Flat broke, and trapped in a stale, sexless relationship, Meg lives in a damp cottage in the same part of south Devon in which Thomas lived before relocating to Canterbury to teach literary theory and creative writing at the University of Kent. Meg ghostwrites sci-fi fiction for teenagers, and occasionally reviews popular-science books for a newspaper; but is also attempting to write a proper, probably metafictional, novel, of which she has deleted far more than she has saved.

So, a novel about a blocked novelist. Had it by any chance been hard to write the follow-up to Mr Y? "Yeah, it was actually. I must have deleted 100,000 words, which is quite a lot." It is. A novel's worth, in fact. But, she adds, "It was definitely a case of having too many ideas, rather than too few. The difficulty was trying to work out how to put them together."
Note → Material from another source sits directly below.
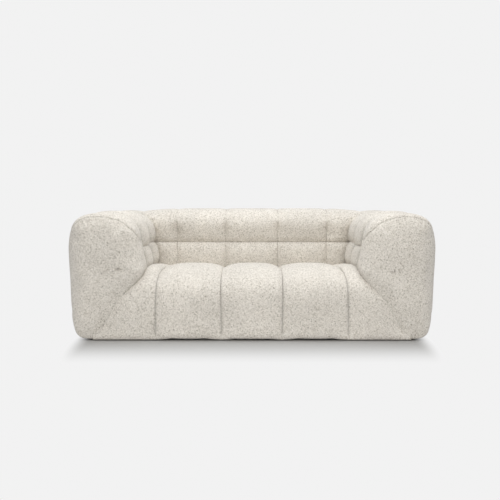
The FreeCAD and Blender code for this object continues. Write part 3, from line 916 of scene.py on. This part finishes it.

While writing her third literary novel, PopCo, Thomas devised a way of working by which she researched the things that had most lately been fascinating her, then looked for the connections – "The theory being that they always do connect." So PopCo was about, among other things, maths, cryptography, capitalism and toy-making. "Maths and capitalism quite obviously went together. But with Our Tragic Universe, I wanted to do something about tragedy and Zen, knitting, a beast, and a ship in a bottle. Those are the things I had at the beginning."

Explained out loud, Thomas worries that her working method sounds uncomfortably close to the kind of lame creative-writing exercise she would hesitate to set her students. "I hate myself for saying it, because it feels like then I'm saying that writing isn't an art any more but a science. But like so many of the things I'm interested in, writing is both an art and a science." As it is, her join-the-dots approach to constructing stories is actually a method she has found "to go some way towards being original. Because if you try to think of a story or plot first, you're likely to think of a story you've heard before."

Originality and authenticity are recurring themes, both in conversation with Thomas, and in Our Tragic Universe, which takes one of its epigraphs from Baudrillard's Simulacra and Simulation. Stanislavski also comes up more than once during the interview: "Honesty and authenticity are a big deal for me. I did things like learning how to knit socks, so that Meg can knit socks. But at a certain point you have to fictionalise, so then you're looking for different kinds of honesties – emotional and intellectual."

At the heart of Our Tragic Universe is a discussion between Meg and an anthropologist in which it is decided that the only kind of narrative forms with integrity are tragedy and Zen koans, which are paradoxical parables, or storyless stories. As Thomas did at the beginning of her career, Meg has tired of writing predictable genre fiction and feels trapped by its conventions. "I hate stereotypes and I hate cliché," says Thomas. "I think predictability is built into any good novel in some way – you begin reading Anna Karenina and you know pretty much what's going to happen at the end. But that doesn't mean you know what's going to happen in the middle. For me, it's that sense of what happens in the middle that's important."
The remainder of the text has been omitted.